-------- Stored data
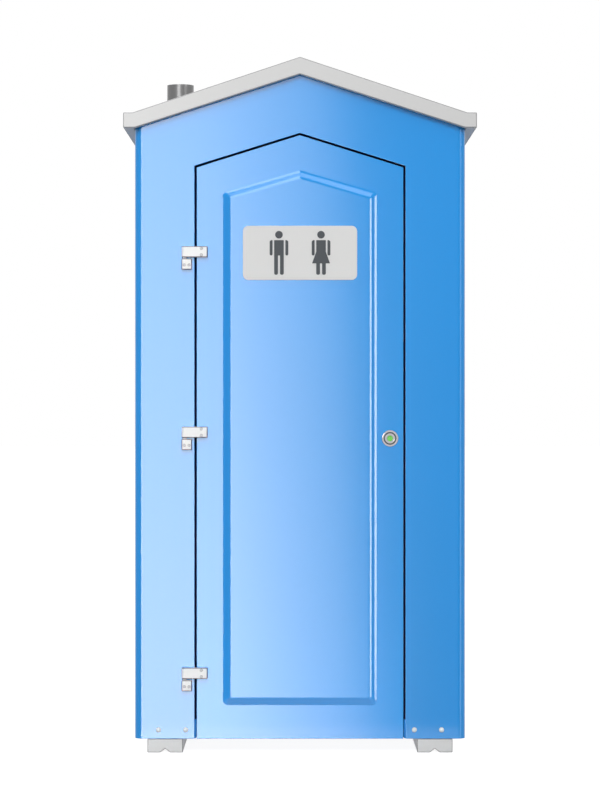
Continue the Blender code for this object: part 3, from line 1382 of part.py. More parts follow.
empty_scene()
PARTS = new_collection("portable_toilet")
CUTTERS = new_collection("portable_toilet_cutters")
make_cabin()
make_door()
make_toilet()
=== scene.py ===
"""Looks of the portable toilet: materials, dressed copies of the CAD nodes, floor, lights and camera."""

import json
import math

import bmesh
import bpy
from mathutils import Matrix, Vector

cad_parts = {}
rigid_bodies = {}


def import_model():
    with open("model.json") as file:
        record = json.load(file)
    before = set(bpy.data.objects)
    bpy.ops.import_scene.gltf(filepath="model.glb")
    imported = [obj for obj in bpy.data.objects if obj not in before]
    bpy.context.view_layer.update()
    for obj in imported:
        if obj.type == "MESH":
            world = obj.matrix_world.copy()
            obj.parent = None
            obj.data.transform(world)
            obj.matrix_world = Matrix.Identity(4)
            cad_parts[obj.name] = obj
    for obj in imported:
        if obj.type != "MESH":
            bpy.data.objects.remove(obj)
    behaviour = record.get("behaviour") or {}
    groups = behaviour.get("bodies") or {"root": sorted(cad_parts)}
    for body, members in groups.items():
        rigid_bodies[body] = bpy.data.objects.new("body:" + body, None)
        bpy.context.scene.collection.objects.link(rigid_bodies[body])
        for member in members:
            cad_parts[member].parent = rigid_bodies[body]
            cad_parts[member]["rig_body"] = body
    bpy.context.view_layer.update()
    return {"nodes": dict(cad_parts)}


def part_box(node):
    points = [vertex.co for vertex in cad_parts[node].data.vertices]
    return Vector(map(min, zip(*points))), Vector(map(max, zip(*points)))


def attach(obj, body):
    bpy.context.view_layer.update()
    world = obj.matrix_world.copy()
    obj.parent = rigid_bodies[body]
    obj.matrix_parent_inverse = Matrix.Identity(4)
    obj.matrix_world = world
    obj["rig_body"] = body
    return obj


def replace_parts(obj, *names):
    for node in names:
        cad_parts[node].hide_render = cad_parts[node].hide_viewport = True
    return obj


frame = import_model()

# Photograph
CAMERA_PLACE = (0.0, -9.845, 1.167)
CAMERA_LENS = 126.0
FRONT_FACE = -0.575  # where the front wall stands

# Levels of the hinges, and nodes of the rivets
LEVELS = ("upper", "middle", "lower")
RIVETS = [f"front_rivet_{number}" for number in range(1, 5)]


# ---------------------------------------------------------------- node helpers
MIX_SHARE, MIX_LOW, MIX_HIGH, MIX_RESULT = 0, 6, 7, 2  # sockets of a Mix node that mixes colours
NOISE_LOW, NOISE_HIGH = 0.3, 0.7  # most of a noise's values lie between these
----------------
Exercise directions: Each line from the start of the listing above through the line containing "before = set(bpy.data.objects)" should be copied exactly, please, with no other lines added.

Solution for this task:
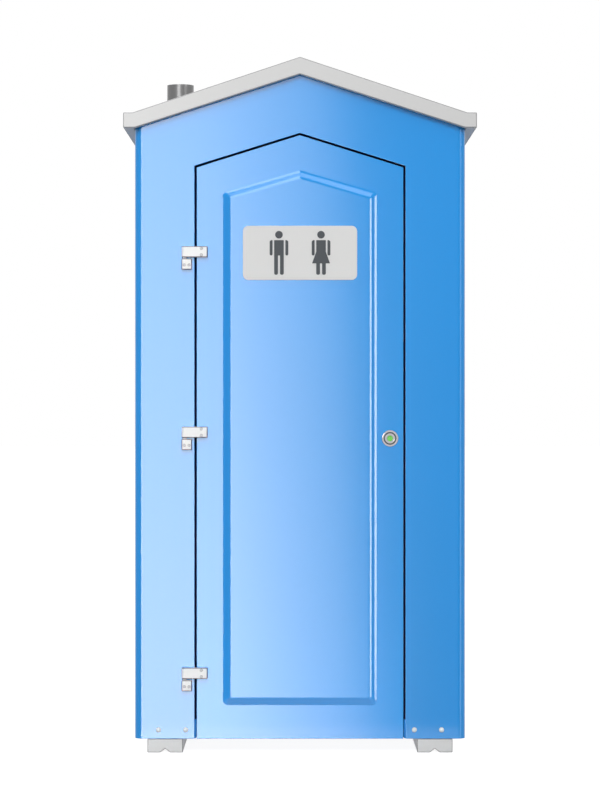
Continue the Blender code for this object: part 3, from line 1382 of part.py. More parts follow.
empty_scene()
PARTS = new_collection("portable_toilet")
CUTTERS = new_collection("portable_toilet_cutters")
make_cabin()
make_door()
make_toilet()
=== scene.py ===
"""Looks of the portable toilet: materials, dressed copies of the CAD nodes, floor, lights and camera."""

import json
import math

import bmesh
import bpy
from mathutils import Matrix, Vector

cad_parts = {}
rigid_bodies = {}


def import_model():
    with open("model.json") as file:
        record = json.load(file)
    before = set(bpy.data.objects)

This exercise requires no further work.